Surface_FPM   Units_Per_Revolution


These fields are useful for calculating feed rates and spindle speeds based on a tooling/material parameter referred to as Constant Surface Speed.

Surface Feed per Minute and Units per Rev are variables based on the size of each tool, that your tool bit manufacturer can supply you with.

The calculation of Feedrate and Spindle Speed can now take place using the Surface FPM and the Units per Rev fields. Simply input the Surface Feed per Min. and Units Per Revolution in their respective fields, click on the Calc button, and Router-CIM will input the correct feedrate and spindle speed automatically.



This Feedrate and Spindle Speed can be saved with your knowledge and used in future cutting operations.


NOTE: The actual settings input into the Surface Feed per Min. and the Units per Rev fields are not saved in the knowledge as they are used for calculation purposes only!)

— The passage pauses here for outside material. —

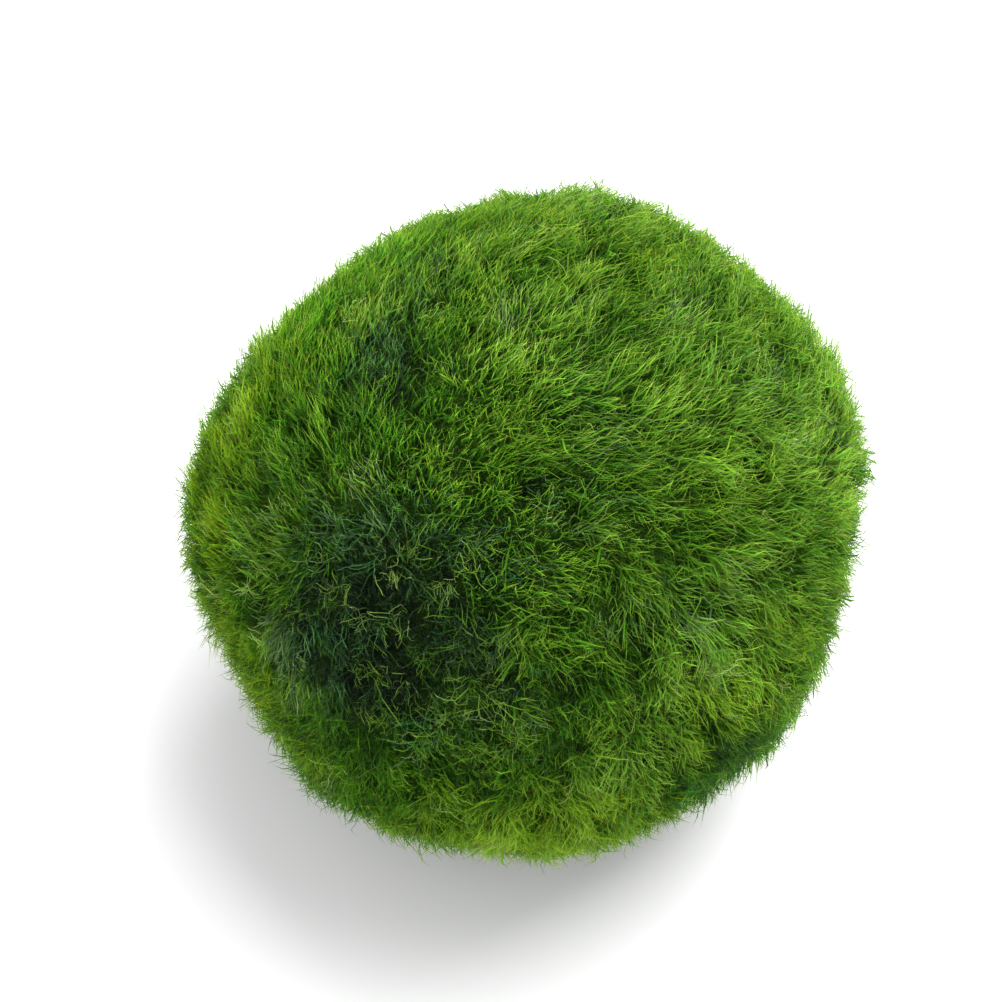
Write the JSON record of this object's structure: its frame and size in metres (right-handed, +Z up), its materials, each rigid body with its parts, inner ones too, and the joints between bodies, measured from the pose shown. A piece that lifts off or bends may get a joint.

Following is some information about Feeds and Speeds copied from the Onsrud Cutter© manual that may prove helpful in better understanding Surface Feed per Min. and Units per Rev.


To understand the concept of feeds and speeds, it is necessary to visualize what is occurring at the cutting edge of the tool. A chip of material is being removed from the base part. The size and thickness of the chip is controlled by the speed of the rotation speed of the spindle and the forward movement caused by feeding the tool into the material. If there is one flute, then the chipload is equal to the amount of travel in one revolution of the spindle. If there are two flutes, then there are two chips equal to one-half of the amount of travel in one revolution. If there are three flutes, then the chip load is one-third of the amount of travel in one revolution.


Most of the energy expended during these reactions is released as heat. Heat is one of the major factors in tool wear. The most effective way of getting rid of the heat is by having it carried away with the chip. This can be accomplished by cutting larger chips which both dissipate heat as well as yield a high quality part edge finish due to minimization of re-cut chips. This is possible if you have a tool that possesses a geometry that allows for both speed and finish characteristics.


After running a program, you can determine the actual feed value by timing one part or a total cycle time for a complete table of parts. The formula will be provided below.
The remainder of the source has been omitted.